Scripts that build objects
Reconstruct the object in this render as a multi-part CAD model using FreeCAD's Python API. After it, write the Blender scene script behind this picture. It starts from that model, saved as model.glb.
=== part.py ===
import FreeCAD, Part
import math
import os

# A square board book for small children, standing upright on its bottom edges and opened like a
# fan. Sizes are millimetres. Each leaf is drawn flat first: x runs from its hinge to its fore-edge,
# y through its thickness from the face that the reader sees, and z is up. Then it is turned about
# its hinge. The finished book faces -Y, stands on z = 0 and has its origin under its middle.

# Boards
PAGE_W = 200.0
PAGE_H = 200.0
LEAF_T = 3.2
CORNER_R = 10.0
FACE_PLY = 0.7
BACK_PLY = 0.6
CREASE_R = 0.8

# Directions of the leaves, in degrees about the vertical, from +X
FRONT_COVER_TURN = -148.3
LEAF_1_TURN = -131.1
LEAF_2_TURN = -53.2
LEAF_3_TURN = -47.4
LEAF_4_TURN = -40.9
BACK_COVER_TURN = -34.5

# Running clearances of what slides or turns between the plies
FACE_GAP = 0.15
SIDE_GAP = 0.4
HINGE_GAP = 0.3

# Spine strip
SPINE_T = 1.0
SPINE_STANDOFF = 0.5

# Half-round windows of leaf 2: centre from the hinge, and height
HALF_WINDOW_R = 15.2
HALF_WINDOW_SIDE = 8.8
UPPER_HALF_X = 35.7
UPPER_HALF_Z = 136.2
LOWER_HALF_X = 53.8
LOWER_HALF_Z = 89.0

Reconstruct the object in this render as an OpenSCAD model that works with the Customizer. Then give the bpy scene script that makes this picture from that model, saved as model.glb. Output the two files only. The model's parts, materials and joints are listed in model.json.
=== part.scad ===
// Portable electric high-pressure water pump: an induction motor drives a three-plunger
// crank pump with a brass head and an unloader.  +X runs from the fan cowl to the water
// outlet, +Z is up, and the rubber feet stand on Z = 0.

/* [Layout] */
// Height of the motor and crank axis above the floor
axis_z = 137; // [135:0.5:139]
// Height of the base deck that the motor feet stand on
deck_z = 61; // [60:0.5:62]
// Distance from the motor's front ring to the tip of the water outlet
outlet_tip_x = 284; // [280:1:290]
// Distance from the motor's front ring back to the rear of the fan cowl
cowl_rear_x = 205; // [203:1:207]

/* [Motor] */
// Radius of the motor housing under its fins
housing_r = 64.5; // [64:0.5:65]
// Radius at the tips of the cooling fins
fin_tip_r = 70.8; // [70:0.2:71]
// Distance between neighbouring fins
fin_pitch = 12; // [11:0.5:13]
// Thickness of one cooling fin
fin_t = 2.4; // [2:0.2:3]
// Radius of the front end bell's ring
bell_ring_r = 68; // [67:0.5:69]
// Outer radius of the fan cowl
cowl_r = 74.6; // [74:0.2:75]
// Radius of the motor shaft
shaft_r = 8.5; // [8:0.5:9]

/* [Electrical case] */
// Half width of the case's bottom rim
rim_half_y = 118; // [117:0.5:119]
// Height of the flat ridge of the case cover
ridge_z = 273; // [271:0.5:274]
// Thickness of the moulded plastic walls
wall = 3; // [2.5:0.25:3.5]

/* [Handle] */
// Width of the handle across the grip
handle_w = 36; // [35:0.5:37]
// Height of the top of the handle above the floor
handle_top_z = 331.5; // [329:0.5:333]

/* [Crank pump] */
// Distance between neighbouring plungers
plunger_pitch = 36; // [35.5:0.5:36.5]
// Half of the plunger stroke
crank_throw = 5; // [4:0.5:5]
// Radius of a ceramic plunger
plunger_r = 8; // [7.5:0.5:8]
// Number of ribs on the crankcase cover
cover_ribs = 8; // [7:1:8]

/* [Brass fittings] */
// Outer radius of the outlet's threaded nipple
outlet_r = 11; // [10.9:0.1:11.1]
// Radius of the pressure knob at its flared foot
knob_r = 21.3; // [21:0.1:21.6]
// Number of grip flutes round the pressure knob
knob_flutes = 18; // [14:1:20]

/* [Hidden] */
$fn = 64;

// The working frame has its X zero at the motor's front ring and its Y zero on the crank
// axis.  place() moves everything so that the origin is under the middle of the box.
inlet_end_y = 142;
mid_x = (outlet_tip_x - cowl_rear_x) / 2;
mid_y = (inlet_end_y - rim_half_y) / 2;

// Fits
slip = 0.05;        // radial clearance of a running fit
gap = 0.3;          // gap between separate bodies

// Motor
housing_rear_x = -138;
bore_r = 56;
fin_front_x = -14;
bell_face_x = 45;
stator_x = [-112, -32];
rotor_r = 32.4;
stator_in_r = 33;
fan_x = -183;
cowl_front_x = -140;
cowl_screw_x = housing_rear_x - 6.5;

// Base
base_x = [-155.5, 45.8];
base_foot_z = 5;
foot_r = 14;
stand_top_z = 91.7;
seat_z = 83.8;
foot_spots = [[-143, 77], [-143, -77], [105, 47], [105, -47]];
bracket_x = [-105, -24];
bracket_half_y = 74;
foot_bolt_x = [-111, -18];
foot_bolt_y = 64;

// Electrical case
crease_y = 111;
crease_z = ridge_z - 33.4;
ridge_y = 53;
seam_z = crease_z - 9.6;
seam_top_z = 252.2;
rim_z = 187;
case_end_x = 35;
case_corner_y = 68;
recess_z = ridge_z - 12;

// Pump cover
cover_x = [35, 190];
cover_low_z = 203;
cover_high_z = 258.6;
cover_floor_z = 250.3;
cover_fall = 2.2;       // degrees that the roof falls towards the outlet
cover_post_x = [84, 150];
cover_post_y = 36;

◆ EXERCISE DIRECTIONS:
Reproduce word for word the material above, beginning with the line that contains "Reconstruct the object in this render as an" and ending with the line that contains "cowl_rear_x = 205; // [203:1:207]".

◆ WRITTEN ANSWER:
Reconstruct the object in this render as an OpenSCAD model that works with the Customizer. Then give the bpy scene script that makes this picture from that model, saved as model.glb. Output the two files only. The model's parts, materials and joints are listed in model.json.
=== part.scad ===
// Portable electric high-pressure water pump: an induction motor drives a three-plunger
// crank pump with a brass head and an unloader.  +X runs from the fan cowl to the water
// outlet, +Z is up, and the rubber feet stand on Z = 0.

/* [Layout] */
// Height of the motor and crank axis above the floor
axis_z = 137; // [135:0.5:139]
// Height of the base deck that the motor feet stand on
deck_z = 61; // [60:0.5:62]
// Distance from the motor's front ring to the tip of the water outlet
outlet_tip_x = 284; // [280:1:290]
// Distance from the motor's front ring back to the rear of the fan cowl
cowl_rear_x = 205; // [203:1:207]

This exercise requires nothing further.